A Model 415 .41 mag, a model 608 .357 mag, and a model 941 .22 mag.


----------



## LStetz (Jun 28, 2012)

As for the 3 Taurus that has been shown above i would have to say with just looking at them i would have to go with the first one that was shown. please someone explain the diffrence between the 3 handguns

Lisa


----------



## skullfr (Jun 19, 2012)

these as with any revolvers come in many calibers and barrel length.The longer the barrel the easier to hit real accuritely.The first one is what is referred too as a snub nose or snubby.A good choice for ccw due to small barrel length.This like any come in selection of caliber.The most popular is the .38.It is a good weapon especially with advances in ammo manufacturing.It is and has been a mainstay of detectives nationwide as primary and backup.They seem hard to shoot for newbies due to short sight radious-but that is also proven wrong with proper training and good basic shooting skills.With an exposed hammer like these you have the SA/DA ability.Cock the hammer and trigger pull is light.I like them for the history they have,simplicity of design and ease of concealment.
The other 2 are the same basic pistol with longer barrels.The larger revolvers also seem to have a wider range of caliber choice.The longer barrel seems to be able to hit more accuritely due to longer sight radious.But the snub nose can be just as accurite.
Dont totally dismiss revolvers as they are fine pistols.Over a lifetime I have had a number of these and always enjoyed them.They are a great self defense weapon.5or 6 rounds of .38 into an attacker will get good results if they are in the proper spot.
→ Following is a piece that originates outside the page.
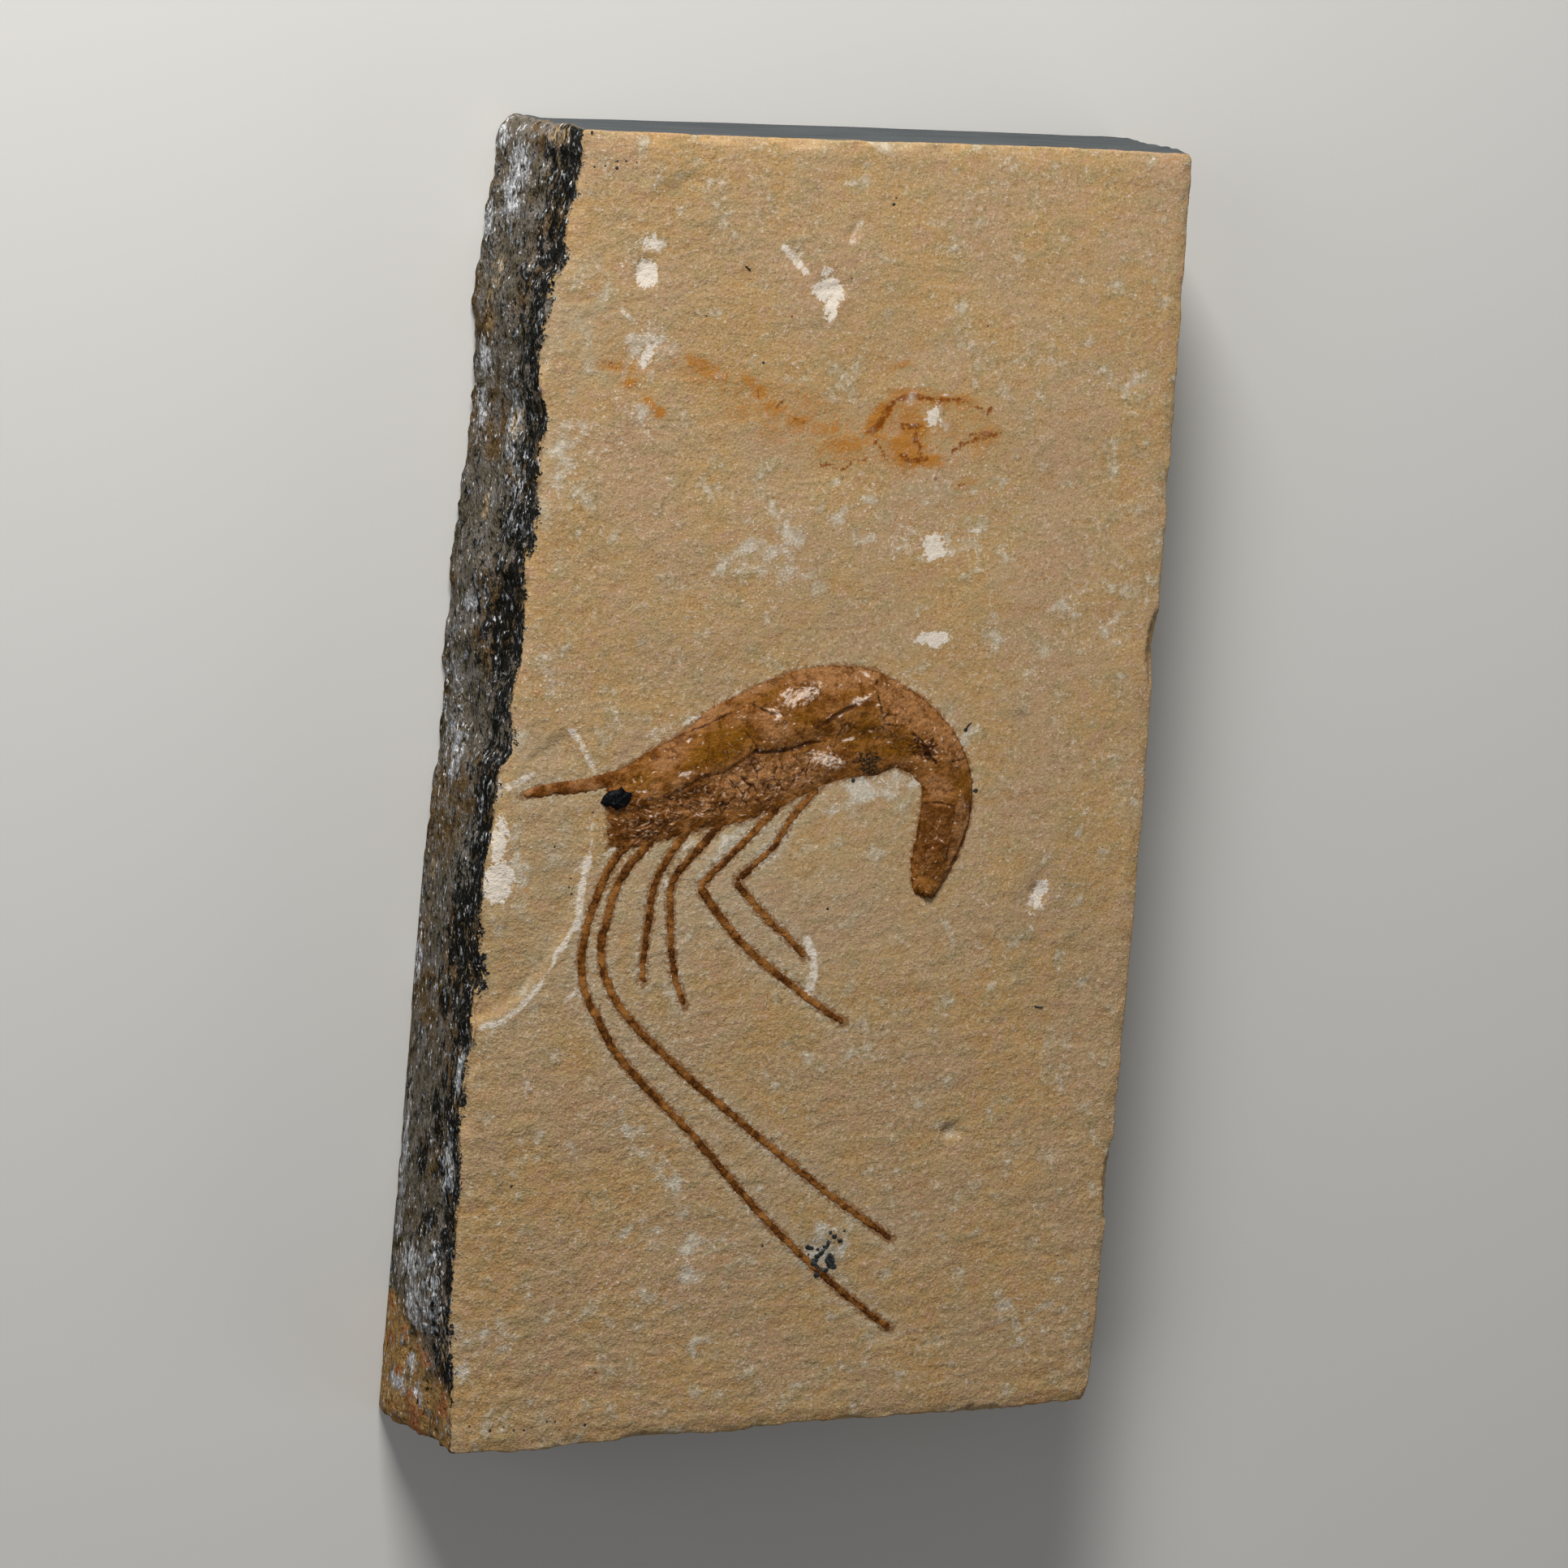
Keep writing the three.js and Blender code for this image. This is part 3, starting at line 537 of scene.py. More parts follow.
marks = {
    "chalk": [  # solid white bruises: x, y, half width, half height, turn
        (-21.8, 45, 1, 1.1, 0), (-4.3, 45.3, 1.5, 1.1, 0), (-4, 43.9, .5, .9, 8), (-4.7, 46.7, .3, .5, 0),
        (8.4, 22.9, 1, 1.2, 20), (9.2, 14.4, 1, .45, 5), (-21.2, 37.9, .4, .8, -20), (7.1, 34.7, .45, .6, 0),
        (-31.1, -6.6, .6, 1.8, 0), (-30.9, -10.2, 1.4, 1.7, 0), (22.4, -9, .6, 1.4, -25),
        (-21.9, 47.9, .5, .5, 0)],
    "chalkLines": [  # scratches and crushed edges: half width, points
        (.4, [(-9, 48.8), (-7.7, 47.6), (-6.7, 46.6)]), (.34, [(-2.6, 49.7), (-1.7, 51.7)]),
        (.28, [(-24.1, 41.8), (-22.2, 40.4)]), (.14, [(-25.5, 42.4), (-25.1, 42.1)]),
        (.18, [(-8.1, 39.2), (-7.4, 38.6), (-6.5, 37.9)]), (.1, [(-21.4, 40.3), (-20.6, 40.2)]),
        (.1, [(-21.4, 39.9), (-20.2, 39.6)]), (.1, [(-21, 39.4), (-20.4, 39.2)]),
        (.09, [(-22.9, 36.7), (-21.4, 37)]), (.09, [(-22.7, 37.1), (-21.3, 37.3)]),
        (.09, [(-22.3, 37.6), (-21.4, 37.7)]), (.1, [(-20.5, 37.5), (-19.4, 37)]),
        (.1, [(-20.8, 37), (-19.6, 36.6)]), (.16, [(7.8, 36.9), (8.5, 36.9)]),
        (.15, [(9.1, 30.6), (9.8, 31.2)]), (.13, [(9.9, 31.6), (11.4, 32.4)]),
        (.12, [(13, 31.9), (13.4, 32.2)]), (.14, [(7, 34), (7.4, 34.6)]), (.1, [(5.6, 36), (6.9, 36)]),
        (.06, [(1.9, 32.2), (2.5, 31.6), (2.8, 31.1)]),
        (.27, [(-31.6, -23.5), (-28.4, -21.9), (-26, -19), (-24.7, -16.3), (-23.3, -13.7)]),
        (.44, [(-23.1, -13.4), (-22.9, -11), (-22.8, -8.8), (-22.6, -7.4)]),
        (.2, [(-22.6, -7.2), (-22.5, -4.2)]),
        (.34, [(-25.4, 3.8), (-24.5, 3.1), (-23.8, 2), (-23.1, .9), (-22.5, .1)]),
        (.12, [(-27.6, -4.8), (-27.2, -4.2), (-26.4, -3.2)]), (.18, [(-23.9, -21), (-22.8, -19.8)]),
        (.44, [(-.7, -14.2), (.1, -15.6), (.3, -17.2), (0, -18.9)]), (.16, [(-29.2, -57.1), (-29.1, -58.7)]),
        (.16, [(.2, 20.6), (1.1, 19.7)]), (.15, [(7.4, 36.9), (9, 36.8)]),
        (.17, [(4.7, 24.6), (7.3, 24), (9.8, 24.2), (12.9, 24.7)]), (.13, [(4.1, 23.2), (6.2, 22.3)]),
        (.14, [(8.2, 21.8), (10.6, 22.4)]), (.3, [(-30.7, -1.5), (-28.6, -.2)]),
        (.2, [(-31.5, -.6), (-32, -5.2)]), (.12, [(-28.9, 44.3), (-27.6, 44.4)]),
        (.13, [(-13.9, -6.2), (-13.4, -5.6), (-12.9, -5.2), (-12.3, -4.8)]),
        (.12, [(-13.6, -6.5), (-13, -6), (-12.4, -5.4)]), (.12, [(-10.6, -6.1), (-9.8, -5.7), (-9.1, -5.4)]),
        (.12, [(-10.3, -5.4), (-9.6, -5), (-8.7, -4.7)]), (.11, [(-11.4, -7.5), (-10.5, -6.8), (-9.6, -6.6)]),
        (.11, [(-11.8, -8.4), (-11.1, -7.7), (-10.2, -7.4)]), (.1, [(-12.7, -9.3), (-11.8, -9), (-11, -8.7)]),
        (.13, [(-13.1, -10.3), (-12.1, -10.9)]), (.14, [(-20.6, -6.8), (-19.8, -6.5)]),
        (.13, [(-18.8, -6.6), (-18.2, -6.2)]), (.12, [(-20, -8.7), (-19.3, -7.6)]),
        (.1, [(-20.6, -10.5), (-20, -9.4)]), (.16, [(-14.7, -8.4), (-14.9, -9.6), (-15.1, -10.3)]),
        (.12, [(-16.4, -8.6), (-15.7, -8.7)]), (.12, [(-12.4, -6.7), (-12.9, -7.1), (-13.4, -7.5)]),
        (.13, [(-17.6, 3.2), (-16.4, 3.9), (-15.2, 4.9)]), (.11, [(-15.5, 4.4), (-14.2, 5.4), (-13.2, 5.8)]),
        (.12, [(8.1, 9.8), (8.8, 9.2), (9.6, 8.6)]), (.1, [(7.2, 10.3), (8, 9.9)]),
        (.12, [(10.2, 8.1), (11, 7)]), (.14, [(5.9, 2), (6.7, 1.5), (7.4, 1.4)]),
        (.14, [(4.6, .4), (5, -.2)])],
    "frost": [  # scuffed places, seen as crowded pale flecks: x, y, half width, half height, turn, strength
        (-21.7, 47.8, 1.1, .9, 0, .8), (-24.1, 45.6, .9, .7, 0, .7), (-20.9, 38.2, 2.7, 2.4, 45, .7),
        (-27.7, 28.2, 1.6, 3.6, -12, .6), (-29.3, 25.2, 1.5, 2.2, -30, .75), (-23, 32, 2.6, 3, 40, .55),
        (-8, 20.8, 4.4, 3.6, 0, .6), (8.3, 23.4, 5.2, 2.2, 5, .6), (11, 28, 7, 2.4, 0, .35),
        (1, 26, 6, 3, 0, .3), (23.3, 18.9, 2.8, 1.3, 10, .5), (27.4, 16.4, 2.4, 2, 0, .5),
        (26.1, 39.8, 2.2, 1.4, 0, .45), (19.4, 11.6, 1.1, 1.1, 0, .7), (-28.7, 43.6, 2, 1, 0, .45),
        (7.4, 34.6, 1.1, 1.3, 0, .5), (-3.2, -11, .9, .8, 0, .6), (-26.3, -28.5, .8, .6, 0, .8),
        (-22, -34, 1.6, .9, 0, .4), (-21.5, -41.7, 1.8, 1.2, 0, .5), (-13, -45, 6, 4, 20, .4),
        (-30.3, -54.6, .9, .7, 0, .7), (-27.9, -52, 2.8, 1.5, 0, .5), (22.3, -9.2, 1.1, 1.7, -15, .7),
        (15.7, -31.7, 1.5, 1.1, 0, .6), (4, -43.2, 2.4, 3, 0, .7), (-17.5, -53.9, 1, .7, 0, .6),
        (-28, 8.5, 2.6, 3, 0, .4), (-17, 4.3, 1.9, .7, 30, .9), (8, 9.9, 2.4, .6, -35, .7),
        (6.9, 1, 2.4, .9, -5, 1), (3.8, 0, 2.8, 1, -4, 1.1), (1.2, -1.6, 2, .8, 30, .8),
        (-30, -9, 2, 3.4, 0, .6), (-9.5, -6.2, 3.6, 1.3, 45, .7), (-5.5, -6.5, 2.8, .9, 45, .6),
        (-14, -34.5, 1.2, 6.5, 42, .55), (-22.9, -10.2, .9, 3.6, 0, .6), (13.6, 4.8, 1.2, 1.5, 0, .5),
        (14.9, .4, .8, 1, 0, .5), (25, -50, 4, 3, 0, .4), (10, -53, 5, 2, 0, .3),
        (-17.2, 1.2, 3.5, .8, 30, .3)],
    "paleStone": [  # places where the skin of the face is gone: x, y, half width, half height, turn, strength
        (-27.3, 39.5, 3.2, 5.2, 10, .5), (-27.5, -12, 4.4, 9.5, 0, .45), (-29.5, 1.6, 3, 1.4, 0, .5),
        (4, -9, 9, 8, 0, .25), (-11.5, -8, 7, 5, 30, .5), (-29.4, 26.5, 1.6, 4, -8, .6),
        (11, 27, 7, 3, 0, .3), (5, .2, 3.6, 1.3, 0, .9)],
    "stainLines": [  # the faint second fossil: half width, points
        (.26, [(3.3, 35.9), (4.1, 36.3), (5.3, 36.4), (6.5, 36.4)]),
        (.2, [(6.5, 36.4), (7.8, 36.3), (9.2, 36.6), (10.2, 36.3), (11.3, 36)]),
        (.36, [(2.8, 35.4), (2.4, 34.8), (2.1, 34), (1.6, 33.3), (1, 32.9)]),
        (.2, [(1.5, 32.3), (1.9, 31.7), (2.4, 31.1), (2.9, 30.5)]),
        (.3, [(4.1, 33.6), (5.4, 33.7), (5.8, 33.8)]), (.28, [(5.5, 33.4), (5.5, 32.6), (5.8, 32.1)]),
        (.24, [(6, 31.8), (6.3, 31.3)]), (.3, [(4.2, 30.9), (5.4, 30.6), (6.8, 30.8)]),
        (.17, [(9.3, 31.7), (10.6, 32.8)]), (.16, [(10.7, 33.3), (12, 33.7)]),
        (.18, [(12, 33.1), (12.4, 33.8)]), (.3, [(12.4, 33.3), (13.3, 33.6)]),
        (.14, [(13.3, 33.6), (14.2, 33.9)]), (.18, [(12.5, 35.4), (12.8, 36.1)]),
        (.15, [(11.3, 36), (12.3, 35.6)]), (.2, [(-3.5, 29.5), (-2.5, 29.5), (-1.2, 29.3), (-.5, 29.9)]),
        (.12, [(.3, 30.1), (.9, 30.5)]), (.15, [(7.9, 29.1), (8.4, 28.6)]),
        (.18, [(10.2, 28.7), (11.4, 29.1)]), (.18, [(-8.3, 34.3), (-7.8, 34.9)]),
        (.16, [(9.9, 32.2), (11.6, 33), (12.6, 33.2)]), (.12, [(-6.4, 33.4), (-5.4, 33)]),
        (.1, [(-24.8, 36.8), (-22.9, 36.5)]), (.14, [(-10.4, 35.6), (-10, 35.2)])],
    "stainSpots": [  # x, y, half width, half height, turn, strength
        (4.2, 31.4, 1.3, 1.5, 0, 1.3), (6.4, 30.8, 2.2, .9, 0, 1.3), (5.2, 33.3, 1.9, 1.1, 0, 1),
        (1.8, 34.1, .9, 2, -30, 1.3), (4.2, 32.6, 3.2, 3.4, 0, .7), (-1.1, 31.5, 2.4, .9, 0, .7),
        (-3.5, 32.8, 1.9, .6, 5, .85), (-6, 33.2, 1.2, .6, 0, .85), (-8.6, 34.3, 1.1, .7, 0, .85),
        (-10.2, 35.5, .9, .7, 0, 1), (-11.1, 36.4, 1.1, .6, -40, .8), (-15.4, 37.2, 2.8, .7, -22, .75),
        (-23, 36.6, 2.8, .4, 0, .8), (3.6, 39.1, 2, .4, 20, .6), (7, 36.4, 4.8, .8, 0, .75),
        (10.9, 28.9, 1.3, .6, 15, .65), (12.6, 33.4, 1.6, .8, 20, .6), (8, 33.5, 6.4, 3.8, 0, .34),
        (-5.5, 33, 9.5, 3.2, -16, .36), (-19.3, 38.6, .7, .4, -40, .8), (-22.7, 35.4, .7, .4, 0, 1.2),
        (-20.7, 33.8, .9, .4, -40, 1.2), (-19.5, 32.9, .6, .5, 0, 1.2), (-16, 36.6, 6, 1.6, -20, .3),
        (-28.7, 6.9, .6, .35, 0, .8), (-28.4, -10.7, .4, .35, 0, .7), (-22, 37.5, 4, 1.8, 0, .3),
        (6, 26, 4, 2, 0, .22)],
    "shadeAndSmudgeSpots": [  # grey smudges, partly painted shade on scar slopes: x, y, half width, half height, turn, strength
        (-20.8, 53, 1.5, .8, 15, .5), (-18.9, 54.3, 1.2, .5, 10, .5), (-6.9, 54.5, 1, .4, -20, .5),
        (-3.9, 43, 3, 1, 0, .2), (-8.9, -16.6, 1, .4, 0, .6), (18.8, 8, .5, .4, 0, .7),
        (-.5, 43, 8, 3, 0, .12), (-28.4, -37.6, .7, .6, 0, .5), (-28, 3, 2.4, .7, 15, .15),
        (-26.5, -9, 2.4, .8, 15, .35), (24.5, -9, 5, 9, 0, .15), (3.8, -43.6, 2, 2.2, -30, 1.1),
        (3.6, 1.2, 1.3, .6, 0, .9), (2.2, .8, .6, .5, 0, .6)],
    "specks": [  # black mineral dots: x, y, radius
        (-27.7, 54, .1), (-26.7, 54.2, .12), (-25.6, 54.1, .22), (-25.6, 54.7, .13), (-24.8, 54.8, .14),
        (-23.8, 54.8, .1), (-28.2, 57, .14), (1.3, 53.6, .2), (1.5, 54.2, .12), (-15.9, 41.9, .12),
        (-26.1, 13.6, .1), (-25.9, -6.7, .13), (-2.3, -42.9, .15), (-29.3, -59.9, .13), (-27.3, -60.3, .2),
        (-26, -60, .11), (-25, -60.3, .14), (-24, -60.3, .17), (-23.3, -60, .1), (-21.9, -59.5, .12),
        (-21.1, -59.5, .13), (-19.7, -59.3, .1), (-18.2, -59.8, .17), (-10, 38.2, .16), (-24.1, -9.5, .12),
        (-23.9, -10.9, .14), (-24.2, -10.3, .1), (-27.3, -37.7, .18), (13.3, 6.1, .24), (14.9, .5, .26),
        (2.5, .8, .3), (-22.6, -3.4, .14), (1.1, -11.2, .17), (4.4, -41.6, .26), (5.8, -41.4, .16),
        (3.3, -43.2, .2), (2.4, -43.7, .15)],
    "specksRusty": [(-7.7, 42.6, .17), (-2.2, 46.6, .15), (11.7, 43.5, .16), (-20.6, -60.2, .1),
        (-17.6, -54.9, .16)],
    "inkLines": [  # fine black growths: half width, points
        (.2, [(2, -42.9), (2.5, -43.1), (2.9, -43.1)]), (.18, [(3.7, -43), (4.3, -42.8)]),
        (.2, [(3, -44), (3.7, -43.5), (4.2, -42.8), (4.2, -42.2)]),
        (.32, [(4.8, -43.6), (4.4, -44.1), (4.3, -44.6)]), (.32, [(4.3, -44.5), (4.8, -44.7), (5.4, -44.8)]),
        (.28, [(4.7, -43.9), (4.9, -44.6)]), (.36, [(3.7, -45.1), (3.5, -45.5), (3.2, -45.9)]),
        (.26, [(3.6, -45.2), (4.6, -45.1)]), (.32, [(2.7, -44.1), (3, -44.6), (3.6, -45.1)]),
        (.2, [(3, -44), (3.4, -44.4)]), (.26, [(4.6, -42.1), (5.1, -41.8)]),
        (.22, [(5.2, -42.5), (5.7, -42.2)]), (.05, [(-12.6, 46.7), (-12, 46.3)]),
        (.06, [(13.3, 6.1), (13.5, 6.6), (13.9, 6.9)]), (.08, [(23.1, -19.6), (24.1, -19.7)])],
}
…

I hope this helps you Lisa


----------



## norb5150 (Nov 24, 2012)

http://www.xdtalk.com/forums/member...able-picture7188-taurus-85-ultra-lite-001.jpg
http://www.xdtalk.com/forums/member...sweet-addition-my-collection-i-love-puppy.jpg


----------



## tylerborden75 (Oct 14, 2014)

I have a Taurus 85 revolver, double/single action, and I love it. Have had no problems with it so far.


----------



## dakota1911 (Jun 9, 2015)

A couple little 5 shot revolvers in 45 ACP. The one one the bottom is part of the old Taurus Total Titanium line so it is all Titanium except for the lockwork and a SS sleeve for a barrel.


----------



## Spike12 (Dec 10, 2008)

I had an 85 and a 605? (357 version) and I really liked them both. Wish I'd kept them. Good guns.


----------



## jmg (Aug 16, 2007)

Hey everyone. I'm a proud new owner of an old gun a 741 32h&r (my first wheel gun). But I am not new to Taurus as I have already owned a pt909 and a 709 slim. At the moment I am very pleased with the gun. I use to carry it from time to time and it conceals quite well.
32mag caliber is a good load for the reality of the country I am living in (Portugal quite peaceful ). Only cons the price of ammo. Here it's stupidly expensive. So I practice with 32 S&W long and carry 32mag. I made de the wood grips myself as an after work project.


----------



## Aheadshot (Oct 17, 2014)

This is my Taurus .38 SPL+P,One day I may be posting the Taurus .357 Mag here too.


----------